Tom Brady's retirement makes Aaron Rodgers' decision key to Bears' offseason

With Brady gone, Rodgers' decision key to Bears' offseason plan originally appeared on NBC Sports Chicago

On Wednesday, Tom Brady, the 45-year-old, seven-time Super Bowl champion, announced his retirement in a video shot on a beach alone in front of some Florida condos.

It perfectly encapsulates what happens to most legends who fight to get every ounce of water from the rock. The ones who think they can outrun mortality almost always end up alone in some form or another. They exist in solitude, sacrificing parts of themselves for the chance to breathe rarefied air. Tidy, perfect endings are hard to come by for those who have emptied the tank to etch themselves into history.

With Brady off to walk into the sunset, or at least walk toward it wondering if he might turn around to get one final glimpse of the life he's always led, the NFL's attention now turns to another all-time great weighing his future: Aaron Rodgers.

The Green Bay Packers signal-caller is still determining whether or not he'll return for the 2023 season. But after Brady's news Wednesday, chances are good that Rodgers will return for at least one more go around.

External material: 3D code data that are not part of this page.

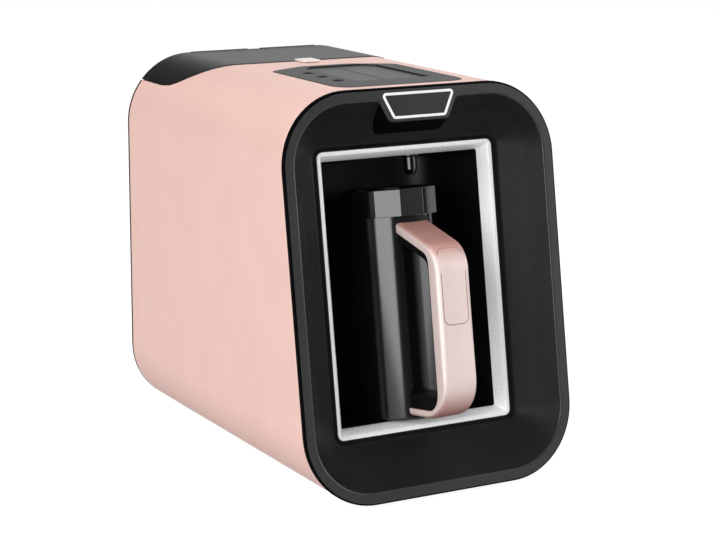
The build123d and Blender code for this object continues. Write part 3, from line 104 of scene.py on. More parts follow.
def roundedLoop(halfWidth, halfHeight, radius, middle=0.0, arc=14, side=6):
    # rounded rectangle, always with the same count of points, so that loops can be bridged
    points = []
    signs = ((1, -1), (1, 1), (-1, 1), (-1, -1))
    for k, (sx, sy) in enumerate(signs):
        cx = sx * (halfWidth - radius)
        cy = middle + sy * (halfHeight - radius)
        for i in range(arc + 1):
            a = math.radians(-90 + 90 * k + 90 * i / arc)
            points.append(Vector((cx + radius * math.cos(a), cy + radius * math.sin(a))))
        nx, ny = signs[(k + 1) % 4]
        end = Vector((
            nx * (halfWidth - radius) + radius * math.cos(math.radians(90 * k)),
            middle + ny * (halfHeight - radius) + radius * math.sin(math.radians(90 * k)),
        ))
        start = points[-1].copy()
        for i in range(1, side + 1):
            points.append(start.lerp(end, i / (side + 1)))
    return points


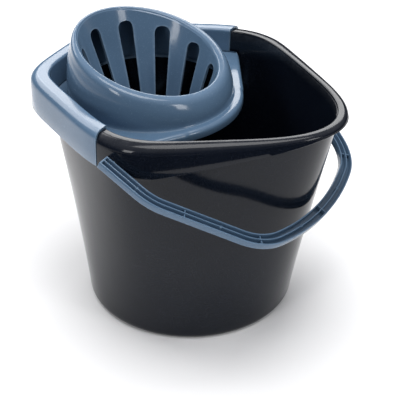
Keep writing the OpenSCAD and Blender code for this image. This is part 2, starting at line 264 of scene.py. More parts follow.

Another thing that separates the great ones is their unwillingness to share the spotlight. For Rodgers, retiring now would mean sharing a Hall of Fame class with Brady. Being enshrined in Canton on a weekend that will be all about Brady wouldn't fit Rodgers' character. He'll want the day he gets his gold jacket to be all about him, not a side plot to Brady-palooza.

So, the expectation should be that Rodgers will return to play in 2023. But where the 39-year-old suits up will now be the point on which several offseasons hinge, including the start of the Bears' rebuild.

Owners of the No. 1 pick, the Bears will wait until the quarterback carousel stops before fielding realistic trade offers. General manager Ryan Poles will want the pool filled with applicants before starting the bidding war.

With Brady, Rodgers is now the marquee member of a thin offseason carousel. He could return to the Packers, but reports suggest Green Bay might be ready to move on from the aging gunslinger and start the Jordan Love era.

The New York Jets are the presumed favorite to land Rodgers should he land on the trade market. However, Brady's decision to retire has left several teams -- the Las Vegas Raiders chief among them -- scrambling for a Plan B.

Raiders star wide receiver Davante Adams fueled the speculation Wednesday with a tweet suggesting he's open to reuniting with his former quarterback.

Rodgers now holds the carousel in his hand. If teams believe they have a realistic shot of trading for him, they will wait. That might leave Derek Carr and Jimmy Garoppolo in limbo or see them head to less desirable destinations, not in the Rodgers sweepstakes. It also means that those teams that wait on Rodgers will be left in a difficult spot should they not introduce him to their new fan base this offseason.

Those are the desperate teams Poles will be waiting to take advantage of in a potential trade for the No. 1 pick.

RELATED: Brady's retirement could be blessing for Bears in more ways than one

Whether Rodgers returns and where he plays will significantly impact Carr, Garoppolo, quarterback-needy teams, and the Bears' offseason plan.

Should the Raiders miss out on Rodgers after trading or releasing Carr, they could look to the draft to fill their quarterback need. A desperate team with money sunk into Adams, Darren Waller, Hunter Renfrow, and Maxx Crosby might be willing to do whatever it takes to secure the signal-caller it desires.

The same scenario applies to the Jets should they not land Rodgers and decide to take another swing at a quarterback in the draft after missing on Zach Wilson. A move down to No. 13 would be a big move for the Bears, so a franchise-altering draft haul would have to come with it.

The possibilities are endless at the moment.

While Brady could have kept playing at age 45, he decided to hang up his shoulder pads, the same ones he has worn since college, in search of balance. He still finished third in the NFL in passing yards this season while dealing with personal turmoil and a devolving situation in Tampa. But there was nothing left for Brady to prove. He scaled every mountain. Passed every test. He stands alone in the NFL pantheon and likely always will.

Now Rodgers owns the stage. The last of a generation of quarterbacks that has ruled the NFL for two decades. I doubt he'll be ready or willing to cede the spotlight. Not when everything this offseason can now revolve around him.

So teams will wait. Wait for his decision and new destination should he and the Packers decide the time to split has come.

Rodgers will be the first and most important domino to fall this offseason. Where he lands will set off a chain reaction that will determine some of the players in the most important act of the Bears' offseason.